Anyway, once I’d peeled myself off the ceiling, I got busy on the government’s tax calculator. If you’re on the median average UK salary
– and you pay your taxes – your take-home pay is £72 a day. Looked at
one way, then, Jeff’s benevolence would be the equivalent of donating
£34.56 to charity. Have YOU ever donated thirty-four quid to charity? Do
you pay your taxes? If so, you’re actually being more generous than Jeff Bezos, who, famously, avoids almost all of his.
And yet, where’s YOUR splashy news write-up in all the fine news
outlets of the world? Where’s YOUR fawning TV interview? Why does no one
refer to YOU as a “philanthropist”?
We’ll
come to the obvious answers to those questions shortly, but for now,
let’s look at the stage-managed hoopla around these so-called Courage
and Civility awards. And yes, that title does make it sound like Jeff
just demanded a warehouse operative bring him two inoffensive abstract
nouns that were out of copyright. In fact, Bezos announced the initiative
last year, shortly after disembarking his little space rocket, possibly
sensing a planetary disdain being levelled at the kind of guy who could
put himself in zero gravity for four minutes but couldn’t figure out how to treat his workers properly. …

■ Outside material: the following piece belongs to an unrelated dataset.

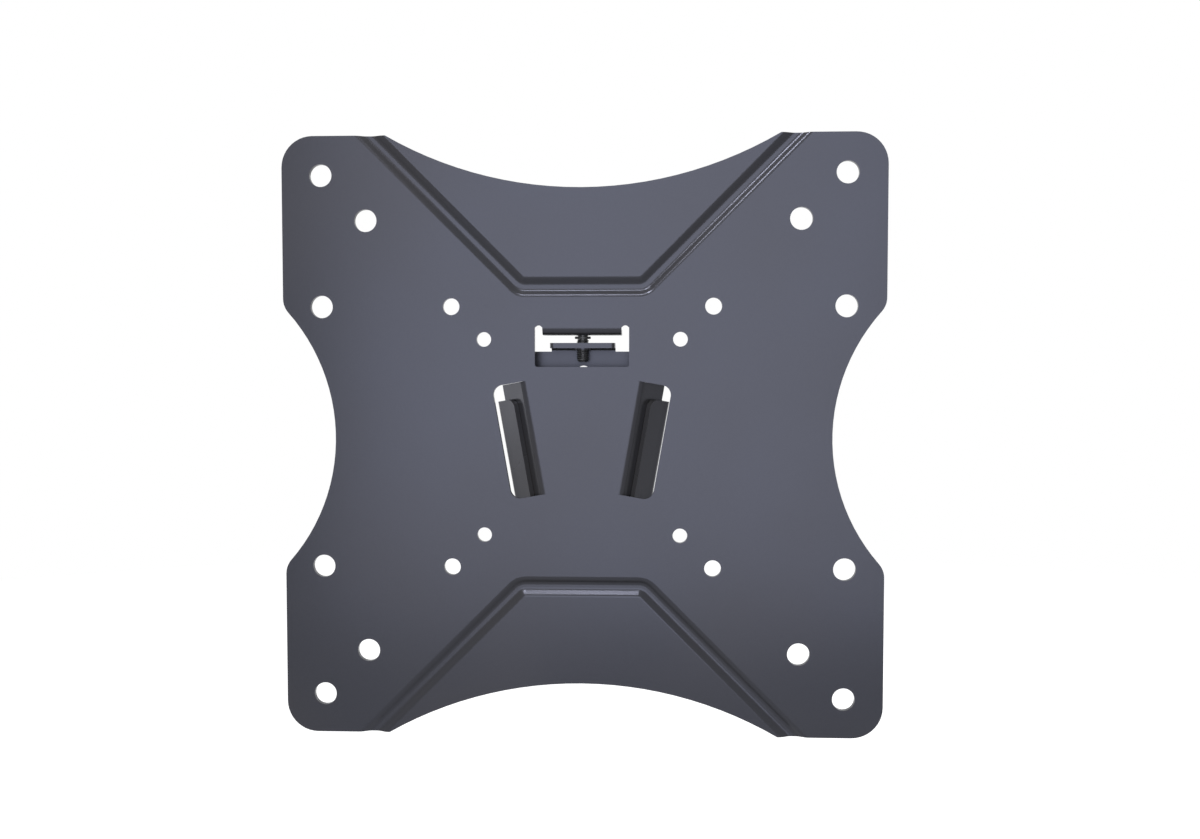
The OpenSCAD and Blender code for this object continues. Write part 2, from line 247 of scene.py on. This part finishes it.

… According to what Bezos told CNN, philanthropy “is
really hard”. It certainly seems to be for him. Do recall he was only
dragged kicking and screaming to the giving-a-shit game, having spent
years accruing billions before it was finally pointed out to him that
not having some kind of philanthropic arm looked fairly abysmal. In 2017
Bezos asked Twitter users
for ideas on how to help the world “in the here and now”, before
embarking on a truly committed programme of ignoring every single one of
them who suggested paying his workers properly and contributing fair
tax. …
…
So yes, for Bezos philanthropy “is really hard”. What he does –
fauxlanthropy – is much, much easier. Moving billions to non-profits
you control, effectively awarding yourself tax breaks, buying media
fawning with one of the lamest possible sleights-of-hand: these things,
self-evidently, are a whole lot easier. What’s hard to understand is why
on earth we’re still buying into this obvious bullshit from some of the
most selfish people in the world. The poor give a far greater
proportion of their money to charity than the rich. I don’t mean to be
uncivil, but what is courageous about letting Jeff Bezos pretend otherwise?